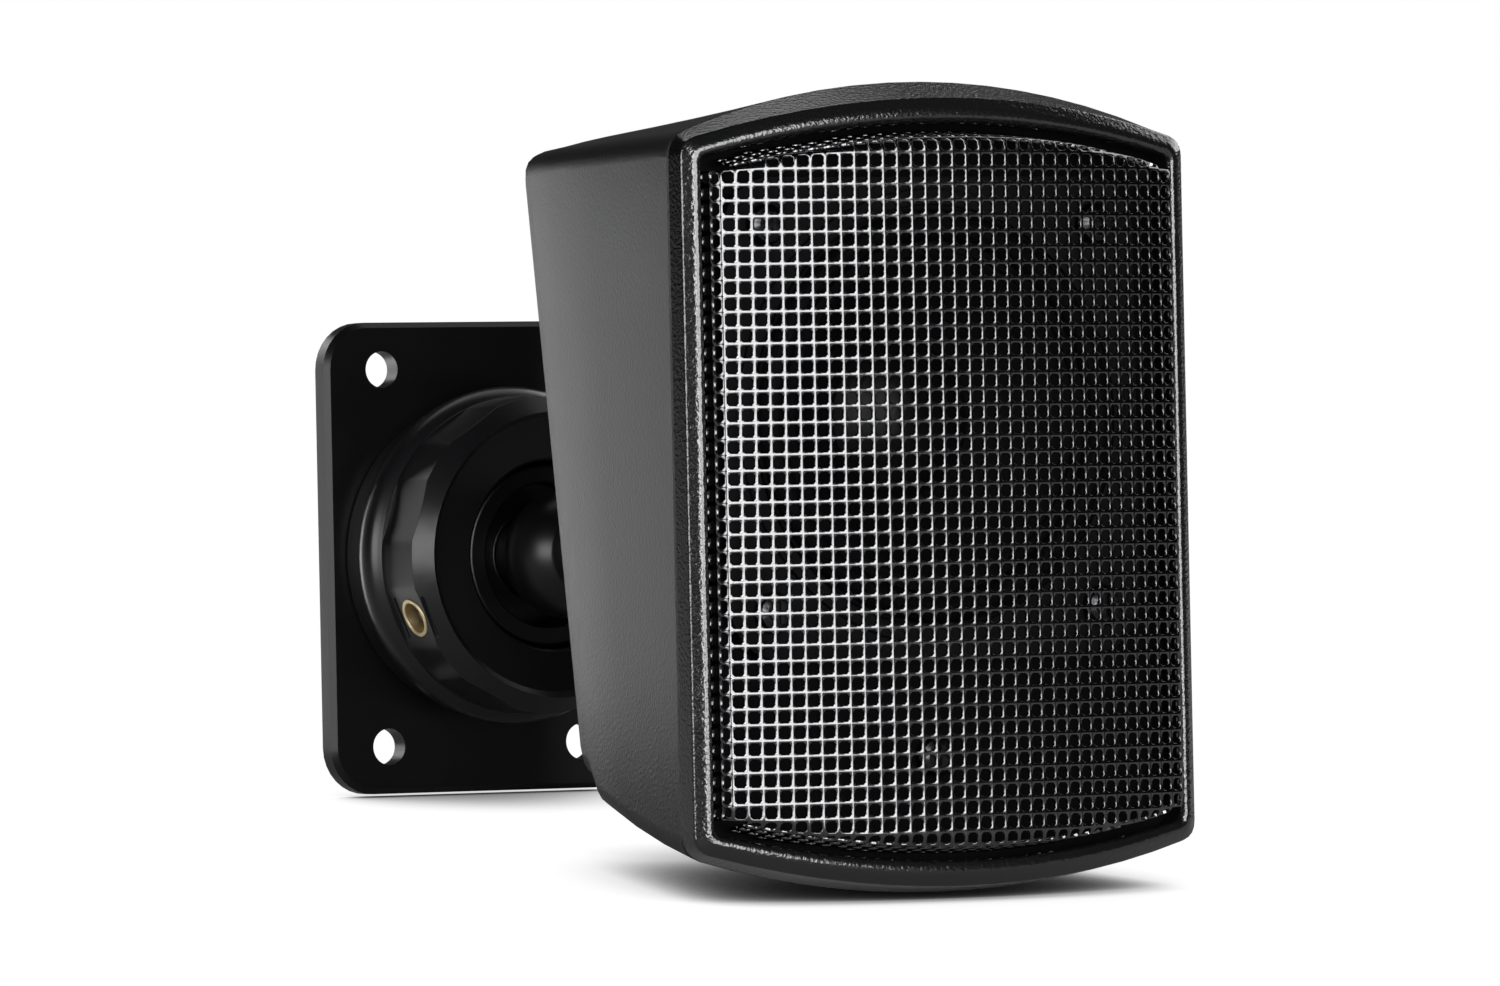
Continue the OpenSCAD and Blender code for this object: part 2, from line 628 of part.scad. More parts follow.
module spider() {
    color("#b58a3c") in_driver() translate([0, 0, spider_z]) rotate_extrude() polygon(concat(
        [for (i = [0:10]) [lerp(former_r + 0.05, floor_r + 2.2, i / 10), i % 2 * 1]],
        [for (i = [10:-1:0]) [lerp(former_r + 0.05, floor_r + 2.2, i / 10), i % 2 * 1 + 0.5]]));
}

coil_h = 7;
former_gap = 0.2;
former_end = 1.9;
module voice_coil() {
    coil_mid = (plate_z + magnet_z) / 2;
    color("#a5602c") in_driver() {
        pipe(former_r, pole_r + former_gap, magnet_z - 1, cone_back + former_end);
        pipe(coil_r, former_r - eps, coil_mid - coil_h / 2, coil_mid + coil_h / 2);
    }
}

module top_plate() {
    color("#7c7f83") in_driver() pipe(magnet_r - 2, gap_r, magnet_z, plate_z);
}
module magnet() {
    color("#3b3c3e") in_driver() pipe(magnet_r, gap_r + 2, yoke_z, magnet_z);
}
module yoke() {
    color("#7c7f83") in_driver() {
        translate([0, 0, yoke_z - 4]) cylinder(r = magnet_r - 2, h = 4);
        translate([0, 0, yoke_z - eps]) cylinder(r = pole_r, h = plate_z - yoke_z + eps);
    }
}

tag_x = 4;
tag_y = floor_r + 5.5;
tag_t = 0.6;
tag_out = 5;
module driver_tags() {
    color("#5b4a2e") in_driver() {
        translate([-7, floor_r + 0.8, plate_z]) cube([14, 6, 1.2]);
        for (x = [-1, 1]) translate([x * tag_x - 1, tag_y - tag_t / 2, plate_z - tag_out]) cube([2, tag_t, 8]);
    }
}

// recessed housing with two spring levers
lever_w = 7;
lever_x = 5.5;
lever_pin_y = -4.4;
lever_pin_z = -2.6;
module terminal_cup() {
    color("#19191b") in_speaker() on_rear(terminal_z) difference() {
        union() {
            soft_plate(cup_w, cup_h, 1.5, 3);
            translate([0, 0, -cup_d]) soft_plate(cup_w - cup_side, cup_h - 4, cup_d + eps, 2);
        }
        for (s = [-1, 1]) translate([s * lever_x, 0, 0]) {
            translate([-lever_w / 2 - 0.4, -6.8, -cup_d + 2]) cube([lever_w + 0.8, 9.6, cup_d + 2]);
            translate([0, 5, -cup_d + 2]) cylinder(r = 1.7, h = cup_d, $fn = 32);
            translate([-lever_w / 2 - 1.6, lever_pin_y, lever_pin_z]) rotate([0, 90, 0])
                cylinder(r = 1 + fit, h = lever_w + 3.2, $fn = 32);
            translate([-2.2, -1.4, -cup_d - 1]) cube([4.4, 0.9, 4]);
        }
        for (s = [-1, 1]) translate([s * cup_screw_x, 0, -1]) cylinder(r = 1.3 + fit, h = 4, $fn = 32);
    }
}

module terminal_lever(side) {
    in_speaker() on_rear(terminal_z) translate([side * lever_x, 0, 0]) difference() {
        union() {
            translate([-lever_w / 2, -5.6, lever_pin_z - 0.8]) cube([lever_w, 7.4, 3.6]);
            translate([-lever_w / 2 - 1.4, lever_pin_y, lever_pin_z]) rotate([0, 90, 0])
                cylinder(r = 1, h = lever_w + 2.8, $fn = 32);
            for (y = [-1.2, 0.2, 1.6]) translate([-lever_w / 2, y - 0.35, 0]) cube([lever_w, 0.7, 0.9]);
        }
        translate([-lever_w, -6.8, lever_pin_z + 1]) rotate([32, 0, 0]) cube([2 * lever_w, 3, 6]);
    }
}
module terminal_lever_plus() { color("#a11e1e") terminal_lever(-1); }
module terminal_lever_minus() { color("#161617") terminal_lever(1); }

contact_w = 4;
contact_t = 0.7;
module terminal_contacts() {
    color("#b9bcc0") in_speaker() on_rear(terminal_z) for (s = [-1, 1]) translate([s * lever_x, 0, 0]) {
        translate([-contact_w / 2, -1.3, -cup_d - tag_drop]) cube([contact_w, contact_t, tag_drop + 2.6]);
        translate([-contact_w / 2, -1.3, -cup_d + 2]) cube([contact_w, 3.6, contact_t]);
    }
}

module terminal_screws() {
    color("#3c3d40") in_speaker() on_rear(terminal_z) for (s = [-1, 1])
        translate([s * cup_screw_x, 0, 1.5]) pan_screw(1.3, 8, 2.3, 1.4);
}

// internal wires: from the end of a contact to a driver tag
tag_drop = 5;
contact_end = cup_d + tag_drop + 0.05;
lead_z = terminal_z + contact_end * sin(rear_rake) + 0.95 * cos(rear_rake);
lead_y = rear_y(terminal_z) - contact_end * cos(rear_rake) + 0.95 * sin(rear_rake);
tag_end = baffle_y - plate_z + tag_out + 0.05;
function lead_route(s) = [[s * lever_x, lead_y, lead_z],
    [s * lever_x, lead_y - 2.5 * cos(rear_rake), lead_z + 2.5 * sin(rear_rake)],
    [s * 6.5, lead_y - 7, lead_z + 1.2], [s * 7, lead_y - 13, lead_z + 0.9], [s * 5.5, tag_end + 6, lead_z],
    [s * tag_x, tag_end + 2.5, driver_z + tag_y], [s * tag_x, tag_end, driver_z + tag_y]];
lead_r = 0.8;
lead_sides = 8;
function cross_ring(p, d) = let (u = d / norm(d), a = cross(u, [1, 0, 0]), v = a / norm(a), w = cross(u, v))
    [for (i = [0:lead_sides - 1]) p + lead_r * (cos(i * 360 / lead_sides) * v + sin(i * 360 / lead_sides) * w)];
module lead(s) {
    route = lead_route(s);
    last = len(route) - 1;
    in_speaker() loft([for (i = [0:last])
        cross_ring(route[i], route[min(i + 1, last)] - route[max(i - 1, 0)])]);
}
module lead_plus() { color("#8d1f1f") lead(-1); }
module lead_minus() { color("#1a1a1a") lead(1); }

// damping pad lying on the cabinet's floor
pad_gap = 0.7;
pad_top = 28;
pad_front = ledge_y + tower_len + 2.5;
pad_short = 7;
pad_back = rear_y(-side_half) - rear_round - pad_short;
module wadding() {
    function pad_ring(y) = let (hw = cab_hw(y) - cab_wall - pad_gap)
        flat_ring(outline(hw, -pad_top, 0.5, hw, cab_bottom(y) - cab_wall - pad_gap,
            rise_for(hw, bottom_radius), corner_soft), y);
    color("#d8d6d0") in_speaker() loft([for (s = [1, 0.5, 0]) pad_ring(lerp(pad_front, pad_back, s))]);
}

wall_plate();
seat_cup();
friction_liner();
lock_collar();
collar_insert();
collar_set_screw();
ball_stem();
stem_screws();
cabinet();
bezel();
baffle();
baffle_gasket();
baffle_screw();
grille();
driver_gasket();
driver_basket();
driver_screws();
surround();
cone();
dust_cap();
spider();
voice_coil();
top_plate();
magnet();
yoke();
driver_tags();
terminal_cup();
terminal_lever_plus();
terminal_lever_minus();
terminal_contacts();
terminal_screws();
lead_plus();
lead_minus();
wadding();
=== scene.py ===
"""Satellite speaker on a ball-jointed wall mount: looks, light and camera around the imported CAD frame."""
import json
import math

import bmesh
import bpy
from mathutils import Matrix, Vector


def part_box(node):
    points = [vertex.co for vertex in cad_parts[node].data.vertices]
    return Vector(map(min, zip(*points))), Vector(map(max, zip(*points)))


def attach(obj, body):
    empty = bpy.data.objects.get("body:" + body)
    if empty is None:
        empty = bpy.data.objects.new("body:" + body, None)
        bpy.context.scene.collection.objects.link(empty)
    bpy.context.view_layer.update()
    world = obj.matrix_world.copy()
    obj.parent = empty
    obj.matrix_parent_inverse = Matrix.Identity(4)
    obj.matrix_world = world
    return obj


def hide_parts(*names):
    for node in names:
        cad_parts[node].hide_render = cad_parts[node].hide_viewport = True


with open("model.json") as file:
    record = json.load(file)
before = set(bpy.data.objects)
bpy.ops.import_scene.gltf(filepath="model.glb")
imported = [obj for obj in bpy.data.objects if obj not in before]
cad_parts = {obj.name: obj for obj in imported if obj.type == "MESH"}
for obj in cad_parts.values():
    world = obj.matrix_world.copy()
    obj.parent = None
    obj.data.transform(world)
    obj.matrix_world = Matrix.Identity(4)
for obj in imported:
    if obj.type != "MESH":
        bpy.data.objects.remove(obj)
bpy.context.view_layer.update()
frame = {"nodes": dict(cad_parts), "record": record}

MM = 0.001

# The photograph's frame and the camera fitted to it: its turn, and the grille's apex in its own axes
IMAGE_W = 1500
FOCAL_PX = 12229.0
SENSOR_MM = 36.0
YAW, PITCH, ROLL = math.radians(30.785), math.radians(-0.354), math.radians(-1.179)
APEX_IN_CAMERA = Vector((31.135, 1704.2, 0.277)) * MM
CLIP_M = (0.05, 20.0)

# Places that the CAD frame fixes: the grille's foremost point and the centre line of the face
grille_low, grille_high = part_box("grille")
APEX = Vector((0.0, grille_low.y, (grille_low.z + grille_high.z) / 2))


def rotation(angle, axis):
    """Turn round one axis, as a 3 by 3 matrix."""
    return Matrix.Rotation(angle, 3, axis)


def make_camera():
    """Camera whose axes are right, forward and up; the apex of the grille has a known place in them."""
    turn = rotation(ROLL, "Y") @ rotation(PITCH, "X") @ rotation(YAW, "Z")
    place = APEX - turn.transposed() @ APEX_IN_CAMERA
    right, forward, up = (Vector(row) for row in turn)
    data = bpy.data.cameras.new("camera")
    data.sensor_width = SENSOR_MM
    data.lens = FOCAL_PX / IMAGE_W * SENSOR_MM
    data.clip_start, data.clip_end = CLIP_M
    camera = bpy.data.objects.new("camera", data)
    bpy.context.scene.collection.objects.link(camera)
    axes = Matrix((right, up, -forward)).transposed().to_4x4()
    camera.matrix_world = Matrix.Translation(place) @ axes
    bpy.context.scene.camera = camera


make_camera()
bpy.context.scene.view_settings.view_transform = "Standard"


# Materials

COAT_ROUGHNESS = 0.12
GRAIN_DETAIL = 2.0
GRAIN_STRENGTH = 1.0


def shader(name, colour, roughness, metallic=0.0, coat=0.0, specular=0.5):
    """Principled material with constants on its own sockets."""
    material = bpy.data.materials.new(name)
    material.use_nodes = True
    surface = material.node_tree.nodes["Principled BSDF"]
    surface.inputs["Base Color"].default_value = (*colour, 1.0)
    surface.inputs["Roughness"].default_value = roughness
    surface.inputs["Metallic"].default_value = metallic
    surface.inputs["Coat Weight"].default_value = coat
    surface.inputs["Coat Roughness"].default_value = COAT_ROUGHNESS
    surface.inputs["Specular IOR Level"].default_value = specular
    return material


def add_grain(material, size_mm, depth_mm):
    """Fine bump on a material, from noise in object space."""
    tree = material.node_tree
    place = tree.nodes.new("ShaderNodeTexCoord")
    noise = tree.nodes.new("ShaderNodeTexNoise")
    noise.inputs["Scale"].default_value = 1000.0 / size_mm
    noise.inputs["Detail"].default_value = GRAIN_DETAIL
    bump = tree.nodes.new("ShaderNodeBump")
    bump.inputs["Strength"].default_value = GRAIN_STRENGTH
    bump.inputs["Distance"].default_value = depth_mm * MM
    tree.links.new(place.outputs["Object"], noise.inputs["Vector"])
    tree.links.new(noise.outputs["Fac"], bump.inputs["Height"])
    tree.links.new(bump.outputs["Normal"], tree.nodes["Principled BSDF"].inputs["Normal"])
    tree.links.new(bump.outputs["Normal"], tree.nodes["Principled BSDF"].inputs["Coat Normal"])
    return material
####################
**TASK INSTRUCTIONS**
A line counts if it holds the word "return". Work out how many lines in the listing count, and give only that number.

**WRITTEN RESPONSE**
5